### DIRECTIVE
Where a line below holds the string "surface", copy that line.

### SUPPLIED MATERIAL
Start

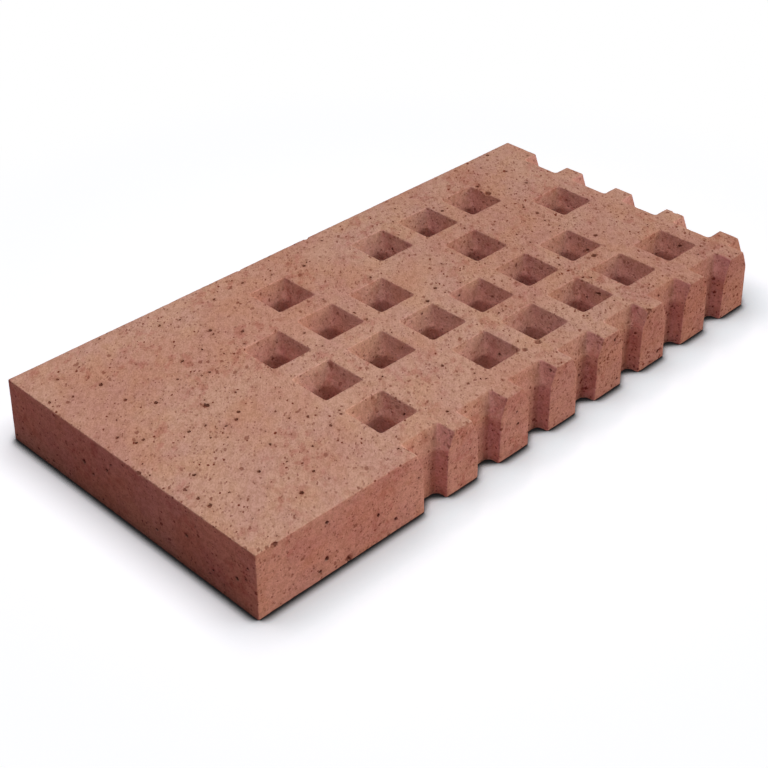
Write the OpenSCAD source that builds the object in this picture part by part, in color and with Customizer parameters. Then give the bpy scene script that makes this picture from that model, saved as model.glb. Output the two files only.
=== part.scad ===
// Border tile of a perforated paving system: one moulded, fired slab, lying on its bed face.
// A plain band runs along one end and one long side. From there a square lattice of flared
// holes opens up, and the two joint sides cut through the lattice, so that two laid tiles
// make whole holes between them.
// +X runs from the plain end to the notched end, +Y from the notched long side to the plain
// one, +Z up. The origin is the middle of the bed face. Sizes are millimetres.

/* [Slab] */
// Length of the bed face, along X
tile_length = 598; // [500:1:720]
// Width of the bed face, along Y
tile_width = 298; // [245:1:360]
// Thickness, from the bed face to the walking face
tile_thick = 58; // [46:1:72]
// Lean of the outer sides and of the shaft walls, in degrees, that lets the slab leave its mould
draft = 1.4; // [0:0.1:2.5]
// Radius of the four upright corners
corner_r = 1; // [0.5:0.5:8]
// Size of the rounding along the outer edges
arris = 1.2; // [0.4:0.1:3]

/* [Lattice] */
// Pitch of the holes, along and across
pitch = 60; // [54:0.5:74]
// Joint between the bed faces of two laid tiles, which the half holes are centred on
joint = 2; // [0:0.5:8]
// Least plain width left between the mouth of a hole and the plain end or side
plain_band = 12; // [6:1:40]

/* [Hole] */
// Width of the square mouth, where the flared walls meet the walking face
mouth_w = 40.4; // [33:0.2:44]
// Corner radius of the mouth
mouth_r = 2.6; // [1:0.1:6]
// How far the rounded lip of the mouth reaches past the mouth and down its walls
lip = 1.2; // [0.3:0.1:2]
// Depth of the flared part
flare_depth = 16.4; // [10:0.2:24]
// Width of the square shaft, where the flare ends
shaft_w = 26.4; // [18:0.2:31]
// Corner radius of the shaft
shaft_r = 6; // [2:0.2:8]
// How far the bend between flare and shaft reaches up and down the wall
shoulder = 2.4; // [0.5:0.1:5]

/* [Hidden] */

// The cells of the lattice that are open, one row for each line of holes along X. Row 0 lies
// on the notched side, cell 0 on the notched end, and the numbers count whole pitches.
OPEN_CELLS = [
    [0, 1, 2, 3, 4, 5, 6, 7],
    [0, 1, 2, 3, 4, 5, 7],
    [0, 2, 3, 4, 5, 6, 7],
    [0, 1, 3, 5, 6, 7],
    [0, 2, 3, 4, 6]
];

corner_steps = 4;
bend_steps = 2;
overcut = 1;
terracotta = [0.70, 0.48, 0.39];

// How far a drafted wall leans over one millimetre of height
lean = tan(draft);
// The joint corner of the lattice: the middle of the quarter hole
lattice_x = (tile_length + joint) / 2;
lattice_y = -(tile_width + joint) / 2;
// Half the mouth with its lip, and the room that a hole needs to the plain end and side
mouth_reach = mouth_w / 2 + lip;
hole_room = mouth_reach + plain_band;
// Furthest that a hole may stand from the joint corner, along and across
reach_x = tile_length + joint / 2 - tile_thick * lean - hole_room;
reach_y = tile_width + joint / 2 - tile_thick * lean - hole_room;

// A level section is [half length, half width, corner radius, height].
// Its outline, counter-clockwise, has the same number of points at every size.
function outline(section) =
    let (r = section[2], dx = section[0] - r, dy = section[1] - r)
    [
        for (quarter = [0 : 3], step = [0 : corner_steps])
            let (
                angle = 90 * (quarter + step / corner_steps),
                side_x = quarter == 0 || quarter == 3 ? 1 : -1,
                side_y = quarter < 2 ? 1 : -1
            )
            [side_x * dx + r * cos(angle), side_y * dy + r * sin(angle), section[3]]
    ];

// The section that lies the given distance from one section towards another, at most half way
function towards(from, to, reach) = from + (to - from) * min(0.5, reach / norm(to - from));

// Sections of a smooth bend that replaces the sharp one at the middle section
function bend(before, middle, after, reach) =
    let (start = towards(middle, before, reach), end = towards(middle, after, reach))
    [
        for (step = [0 : bend_steps])
            let (t = step / bend_steps)
            (1 - t) * (1 - t) * start + 2 * t * (1 - t) * middle + t * t * end
    ];

// A closed solid through level sections, listed from the lowest to the highest
module loft(sections) {
    count = 4 * (corner_steps + 1);
    last = (len(sections) - 1) * count;
    points = [for (section = sections) each outline(section)];
    floor_face = [for (i = [0 : count - 1]) i];
    roof_face = [for (i = [0 : count - 1]) last + count - 1 - i];
    walls = [
        for (base = [0 : count : last - 1], i = [0 : count - 1])
            let (j = (i + 1) % count)
            [base + i, base + count + i, base + count + j, base + j]
    ];
    polyhedron(points = points, faces = concat([floor_face], walls, [roof_face]), convexity = 4);
}

// The slab without its holes: leaning sides between a rounded bed edge and a rounded top edge
module slab() {
    bed = [tile_length / 2, tile_width / 2, corner_r, 0];
    inward = [1, 1, 0, 0];
    up = [0, 0, 0, 1];
    top = bed + tile_thick * (up - lean * inward);
    bed_inside = bed - 4 * arris * inward;
    top_inside = top - 4 * arris * inward;
    loft(concat(
        bend(bed_inside, bed, top, arris),
        bend(bed, top, top_inside, arris)
    ));
}

// What one hole takes out of the slab: a leaning shaft, a flare above it and a rounded lip
module hole_cut() {
    shaft_drop = tile_thick - flare_depth + overcut;
    foot_half = shaft_w / 2 - lean * shaft_drop;
    neck_half = shaft_w / 2;
    mouth_half = mouth_w / 2;
    foot = [foot_half, foot_half, shaft_r, -overcut];
    neck = [neck_half, neck_half, shaft_r, tile_thick - flare_depth];
    mouth = [mouth_half, mouth_half, mouth_r, tile_thick];
    outside = mouth + 4 * lip * [1, 1, 1, 0];
    lip_bend = bend(neck, mouth, outside, lip);
    rim = lip_bend[bend_steps];
    loft(concat([foot], bend(foot, neck, mouth, shoulder), lip_bend, [rim + [0, 0, 0, overcut]]));
}

// The whole tile. An open cell is cut where the plain end and side keep their least width.
module tile() {
    color(terracotta)
    difference() {
        slab();
        for (row = [0 : len(OPEN_CELLS) - 1], cell = OPEN_CELLS[row])
            if (cell * pitch <= reach_x && row * pitch <= reach_y)
                translate([lattice_x - cell * pitch, lattice_y + row * pitch, 0])
                    hole_cut();
    }
}

tile();
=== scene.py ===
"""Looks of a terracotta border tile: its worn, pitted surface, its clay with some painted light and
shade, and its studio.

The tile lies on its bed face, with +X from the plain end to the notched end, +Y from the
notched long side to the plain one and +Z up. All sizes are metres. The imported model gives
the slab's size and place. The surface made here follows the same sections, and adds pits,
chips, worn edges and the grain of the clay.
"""

import math

import bmesh
import bpy
import numpy as np
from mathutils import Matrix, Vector, noise
from mathutils.geometry import delaunay_2d_cdt


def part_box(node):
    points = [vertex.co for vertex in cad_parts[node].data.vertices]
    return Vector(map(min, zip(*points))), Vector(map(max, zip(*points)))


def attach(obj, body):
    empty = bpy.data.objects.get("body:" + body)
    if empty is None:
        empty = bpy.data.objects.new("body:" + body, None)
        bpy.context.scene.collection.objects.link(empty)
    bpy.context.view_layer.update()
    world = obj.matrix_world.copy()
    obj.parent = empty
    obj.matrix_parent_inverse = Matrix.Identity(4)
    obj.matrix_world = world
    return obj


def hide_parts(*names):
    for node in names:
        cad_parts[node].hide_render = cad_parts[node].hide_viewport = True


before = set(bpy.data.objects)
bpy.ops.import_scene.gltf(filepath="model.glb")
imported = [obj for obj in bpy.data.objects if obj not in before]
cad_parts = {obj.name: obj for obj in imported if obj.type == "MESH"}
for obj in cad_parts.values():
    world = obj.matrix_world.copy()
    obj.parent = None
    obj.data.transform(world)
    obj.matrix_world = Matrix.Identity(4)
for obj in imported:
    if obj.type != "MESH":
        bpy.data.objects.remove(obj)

bl_info = {
    "name": "Terracotta Border Tile",
    "version": (1, 0, 0),
    "blender": (4, 5, 0),
    "location": "3D View > Sidebar > Border Tile",
    "description": "Models and finishes a perforated border tile of fired clay",
    "category": "Add Mesh",
}

MM = 0.001
DECIMETRE = 100 * MM
NODE = "tile"
LOWEST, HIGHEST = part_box(NODE)
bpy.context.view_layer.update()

# Open cells of the lattice, one row for each line of holes along X. Row 0 lies on the
# notched side, cell 0 on the notched end, and the numbers count whole pitches.
OPEN_CELLS = (
    (0, 1, 2, 3, 4, 5, 6, 7),
    (0, 1, 2, 3, 4, 5, 7),
    (0, 2, 3, 4, 5, 6, 7),
    (0, 1, 3, 5, 6, 7),
    (0, 2, 3, 4, 6),
)
# The same as pairs (row, cell)
CELLS = [(row, cell) for row, cells in enumerate(OPEN_CELLS) for cell in cells]

# Places (x, y, z) and radii of the pits and chips that stand out, in millimetres
LARGE_PITS = (
    (-210, 10, 58, 3.2), (-230, -120, 58, 2.4), (-140, 90, 58, 2.4), (-235, 40, 58, 2.2),
    (-285, -85, 58, 2.4), (-250, 90, 58, 2.2), (-235, -80, 58, 1.8), (-205, -20, 58, 2.0),
    (-275, 92, 58, 1.6), (-270, 120, 58, 1.7), (-283, 25, 58, 1.8), (-277, 10, 58, 1.7),
    (20, -5, 58, 2.2), (40, 5, 58, 2.0), (205, 105, 58, 2.2), (180, -57, 58, 3.0),
    (210, -35, 58, 2.4), (205, 30, 58, 2.2),
    (-235, -149, 16, 2.6), (-233, -148, 48, 2.0), (-228, -148, 39, 2.4),
    (-221, -148, 44, 1.7), (-164, -149, 8, 1.8),
    (-298, 50, 30, 2.6), (-298, -72, 31, 1.9), (-298, -126, 25, 2.3), (-299, -122, 16, 1.6),
)
CHIPS = (
    (-280, -148, 57, 3.4), (-212, -149, 3, 3.2), (202, 89, 58, 3.8), (38, -112, 58, 3.2),
    (22, -112, 58, 2.6), (20, 148, 58, 3.4), (-298, -20, 58, 3.0), (141, -147, 58, 4.0),
    (-60, 148, 58, 2.6), (298, -60, 58, 3.4),
)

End

### FINISHED TASK
"""Looks of a terracotta border tile: its worn, pitted surface, its clay with some painted light and
the slab's size and place. The surface made here follows the same sections, and adds pits,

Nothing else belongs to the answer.